A few thoughts on ACA...

Listening to a congressional hearing last week via radio on the way to guess? Quick lunchtime shopping break to relax my brain and all I hear is “why don’t you know how many people have signed up? Are eligible? How many signed up and are using a plan in October? How come you don’t know? You should know. How come you can’t answer this?”

Maybe my retail background can be of some assistance in explaining the reporting time issue, which I call the “I need instant gratification to prove to my constituents that I’m doing something here in DC, and I love to hear myself talk” issue.
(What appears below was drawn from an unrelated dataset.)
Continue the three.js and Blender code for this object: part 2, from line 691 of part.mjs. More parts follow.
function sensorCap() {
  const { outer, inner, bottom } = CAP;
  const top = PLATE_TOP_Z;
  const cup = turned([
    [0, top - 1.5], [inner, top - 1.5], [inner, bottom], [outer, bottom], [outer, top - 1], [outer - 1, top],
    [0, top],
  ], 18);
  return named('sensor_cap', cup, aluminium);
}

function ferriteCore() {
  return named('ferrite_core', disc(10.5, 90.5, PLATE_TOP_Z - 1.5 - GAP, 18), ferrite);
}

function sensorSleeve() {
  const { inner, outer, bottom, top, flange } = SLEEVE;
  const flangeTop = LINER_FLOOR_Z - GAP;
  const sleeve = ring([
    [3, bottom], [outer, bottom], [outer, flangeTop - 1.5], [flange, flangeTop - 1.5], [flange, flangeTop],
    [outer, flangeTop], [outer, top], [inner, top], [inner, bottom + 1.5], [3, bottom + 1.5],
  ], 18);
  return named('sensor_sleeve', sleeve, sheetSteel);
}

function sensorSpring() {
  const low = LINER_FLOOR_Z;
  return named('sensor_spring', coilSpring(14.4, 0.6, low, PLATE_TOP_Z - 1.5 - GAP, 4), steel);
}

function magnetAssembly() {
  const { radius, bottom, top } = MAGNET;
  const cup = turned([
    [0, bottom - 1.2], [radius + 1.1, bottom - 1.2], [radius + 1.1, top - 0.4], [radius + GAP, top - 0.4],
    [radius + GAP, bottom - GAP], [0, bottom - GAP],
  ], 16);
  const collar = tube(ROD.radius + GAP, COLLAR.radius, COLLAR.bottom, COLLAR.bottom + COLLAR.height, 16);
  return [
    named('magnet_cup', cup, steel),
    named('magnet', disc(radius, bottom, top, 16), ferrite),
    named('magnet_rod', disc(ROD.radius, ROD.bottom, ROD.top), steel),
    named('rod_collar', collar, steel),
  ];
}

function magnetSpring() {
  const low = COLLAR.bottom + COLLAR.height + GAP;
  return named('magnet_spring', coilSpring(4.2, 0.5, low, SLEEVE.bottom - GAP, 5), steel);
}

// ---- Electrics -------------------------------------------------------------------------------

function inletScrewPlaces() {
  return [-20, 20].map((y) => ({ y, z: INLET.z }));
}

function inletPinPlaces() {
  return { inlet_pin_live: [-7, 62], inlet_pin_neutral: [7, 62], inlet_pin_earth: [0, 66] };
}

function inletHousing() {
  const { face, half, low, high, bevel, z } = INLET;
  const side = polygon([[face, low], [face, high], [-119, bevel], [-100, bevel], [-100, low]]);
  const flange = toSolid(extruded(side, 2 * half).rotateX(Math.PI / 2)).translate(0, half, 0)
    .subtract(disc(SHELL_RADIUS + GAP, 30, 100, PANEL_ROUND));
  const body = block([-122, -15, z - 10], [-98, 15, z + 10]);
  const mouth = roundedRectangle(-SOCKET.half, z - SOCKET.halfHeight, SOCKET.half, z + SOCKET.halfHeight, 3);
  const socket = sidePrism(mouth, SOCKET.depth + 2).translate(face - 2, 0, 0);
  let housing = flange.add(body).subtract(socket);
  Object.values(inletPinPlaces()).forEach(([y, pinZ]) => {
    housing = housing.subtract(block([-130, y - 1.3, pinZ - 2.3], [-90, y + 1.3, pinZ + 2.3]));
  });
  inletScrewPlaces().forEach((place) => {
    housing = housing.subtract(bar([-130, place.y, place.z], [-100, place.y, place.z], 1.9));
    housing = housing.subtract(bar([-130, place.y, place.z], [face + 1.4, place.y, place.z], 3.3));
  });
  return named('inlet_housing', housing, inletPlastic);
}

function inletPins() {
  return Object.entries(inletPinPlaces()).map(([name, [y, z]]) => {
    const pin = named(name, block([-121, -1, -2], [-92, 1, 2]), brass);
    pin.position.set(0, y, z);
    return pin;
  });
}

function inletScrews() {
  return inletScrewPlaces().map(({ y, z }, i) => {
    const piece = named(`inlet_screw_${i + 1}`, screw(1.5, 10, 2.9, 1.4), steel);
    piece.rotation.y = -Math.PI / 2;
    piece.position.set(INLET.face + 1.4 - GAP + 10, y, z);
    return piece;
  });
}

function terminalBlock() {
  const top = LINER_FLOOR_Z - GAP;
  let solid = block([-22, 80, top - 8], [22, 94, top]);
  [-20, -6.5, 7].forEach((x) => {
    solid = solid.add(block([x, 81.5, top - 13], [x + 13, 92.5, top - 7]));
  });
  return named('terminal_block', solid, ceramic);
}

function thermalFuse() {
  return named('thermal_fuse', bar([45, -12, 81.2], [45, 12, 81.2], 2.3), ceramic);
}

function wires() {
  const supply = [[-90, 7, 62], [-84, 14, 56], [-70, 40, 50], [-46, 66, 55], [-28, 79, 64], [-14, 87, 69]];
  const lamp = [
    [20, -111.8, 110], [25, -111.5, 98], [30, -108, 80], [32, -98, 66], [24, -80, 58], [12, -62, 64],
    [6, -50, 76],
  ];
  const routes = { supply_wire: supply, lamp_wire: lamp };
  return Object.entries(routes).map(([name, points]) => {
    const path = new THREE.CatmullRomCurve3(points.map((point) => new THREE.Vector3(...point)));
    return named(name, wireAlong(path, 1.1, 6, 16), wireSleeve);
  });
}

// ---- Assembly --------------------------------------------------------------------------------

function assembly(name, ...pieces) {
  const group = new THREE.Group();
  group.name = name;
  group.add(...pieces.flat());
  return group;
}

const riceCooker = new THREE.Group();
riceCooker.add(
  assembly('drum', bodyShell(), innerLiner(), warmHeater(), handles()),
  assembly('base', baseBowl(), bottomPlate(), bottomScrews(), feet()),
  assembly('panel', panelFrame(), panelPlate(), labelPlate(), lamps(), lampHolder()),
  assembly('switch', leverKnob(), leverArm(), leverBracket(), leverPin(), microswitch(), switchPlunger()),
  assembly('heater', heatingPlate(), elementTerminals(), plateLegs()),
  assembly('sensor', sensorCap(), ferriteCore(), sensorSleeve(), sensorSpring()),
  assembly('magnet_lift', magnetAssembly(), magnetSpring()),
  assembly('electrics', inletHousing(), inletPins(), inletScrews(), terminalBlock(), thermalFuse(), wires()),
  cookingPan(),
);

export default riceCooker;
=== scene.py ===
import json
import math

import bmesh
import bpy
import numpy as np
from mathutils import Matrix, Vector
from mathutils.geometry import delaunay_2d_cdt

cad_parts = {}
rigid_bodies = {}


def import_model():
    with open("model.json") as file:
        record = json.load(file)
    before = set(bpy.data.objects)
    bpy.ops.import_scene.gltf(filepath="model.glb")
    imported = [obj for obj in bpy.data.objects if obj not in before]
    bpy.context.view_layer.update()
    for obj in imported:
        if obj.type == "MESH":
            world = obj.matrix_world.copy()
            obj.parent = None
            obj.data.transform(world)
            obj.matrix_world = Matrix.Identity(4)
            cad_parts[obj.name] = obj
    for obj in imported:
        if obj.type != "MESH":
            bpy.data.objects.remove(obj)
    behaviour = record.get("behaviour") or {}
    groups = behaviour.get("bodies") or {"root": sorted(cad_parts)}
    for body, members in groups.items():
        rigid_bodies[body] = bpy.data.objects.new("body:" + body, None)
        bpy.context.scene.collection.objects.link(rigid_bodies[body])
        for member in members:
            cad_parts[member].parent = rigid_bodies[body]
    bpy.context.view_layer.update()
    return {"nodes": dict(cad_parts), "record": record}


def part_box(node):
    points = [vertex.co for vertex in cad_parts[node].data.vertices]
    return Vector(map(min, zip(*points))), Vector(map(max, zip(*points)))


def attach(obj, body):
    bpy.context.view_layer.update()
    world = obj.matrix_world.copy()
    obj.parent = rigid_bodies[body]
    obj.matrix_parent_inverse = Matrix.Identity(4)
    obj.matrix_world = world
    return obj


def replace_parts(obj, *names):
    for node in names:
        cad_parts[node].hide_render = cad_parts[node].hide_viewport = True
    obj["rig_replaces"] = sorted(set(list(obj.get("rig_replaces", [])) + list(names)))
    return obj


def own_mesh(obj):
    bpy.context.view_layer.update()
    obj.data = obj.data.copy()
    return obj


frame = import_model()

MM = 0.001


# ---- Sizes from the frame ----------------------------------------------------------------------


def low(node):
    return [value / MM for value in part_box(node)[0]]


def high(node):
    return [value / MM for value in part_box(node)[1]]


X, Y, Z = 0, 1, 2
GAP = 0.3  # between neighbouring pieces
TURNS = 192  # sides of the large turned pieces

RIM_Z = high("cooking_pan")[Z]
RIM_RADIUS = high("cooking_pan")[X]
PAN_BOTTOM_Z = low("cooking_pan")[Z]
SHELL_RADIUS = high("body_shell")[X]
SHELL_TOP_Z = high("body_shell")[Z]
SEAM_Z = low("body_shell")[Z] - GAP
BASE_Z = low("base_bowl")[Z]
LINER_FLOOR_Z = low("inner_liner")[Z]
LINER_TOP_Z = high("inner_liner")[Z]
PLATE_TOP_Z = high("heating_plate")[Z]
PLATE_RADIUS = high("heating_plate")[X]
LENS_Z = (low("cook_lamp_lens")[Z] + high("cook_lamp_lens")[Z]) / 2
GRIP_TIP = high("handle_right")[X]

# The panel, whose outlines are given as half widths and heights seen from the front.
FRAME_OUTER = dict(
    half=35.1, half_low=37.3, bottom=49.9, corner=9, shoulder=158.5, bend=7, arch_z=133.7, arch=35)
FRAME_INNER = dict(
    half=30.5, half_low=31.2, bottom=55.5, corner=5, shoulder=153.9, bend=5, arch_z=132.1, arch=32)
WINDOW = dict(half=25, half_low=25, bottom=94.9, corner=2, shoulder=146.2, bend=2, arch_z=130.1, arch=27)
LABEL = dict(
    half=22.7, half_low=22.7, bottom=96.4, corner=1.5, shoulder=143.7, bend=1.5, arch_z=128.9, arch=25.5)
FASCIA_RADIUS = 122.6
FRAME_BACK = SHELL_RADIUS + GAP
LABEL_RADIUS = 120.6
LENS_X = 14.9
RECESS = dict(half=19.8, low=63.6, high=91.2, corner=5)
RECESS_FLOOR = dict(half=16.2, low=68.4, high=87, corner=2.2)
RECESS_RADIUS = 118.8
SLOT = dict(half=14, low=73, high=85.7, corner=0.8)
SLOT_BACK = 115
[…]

When a national chain store, say Nordstrom, wants to know how their entire US-based chain did for the month of October, it takes AT LEAST two weeks. Two weeks? Who has two weeks? Why does it take so long?!?

In this case, let’s look at each individual silver Nordstrom tree, rather than the entire Nordstrom forest. Let’s look at just one store: Each and every department in that store has to tabulate October sales and report those sales figures to the management office/store manager, who then must double check those numbers. Once those are reviewed several times for accuracy, that individual store manager funnels their final sales report to their district manager. The district manager then must double check each of her/his numbers for every store they are responsible for, then send those reports further up the funnel to the corporate HQ. Lots of number crunching Lots of time.

Let’s flip this over to ACA. Once you sign up online, you are supposed to “shop” for a plan and (hopefully) sign up for one. So thousands enter one “funnel” then are broken up into several more funnels. It takes each of those separate funnels time to tabulate solid numbers, which they then send back up the funnel. The “funnel manager” must double check, ok, quadruple check, these numbers, then compare it to what was projected, in order to know if the ACA online sign up/registration is on track or not. Lots of number crunching. Lots of time.


I could be completely off base here, but if I was sitting in a congressional hearing and asked those same questions I mentioned earlier, I wouldn’t speculate. I’d give the facts. Let’s not blast what we don’t know until we know it folks.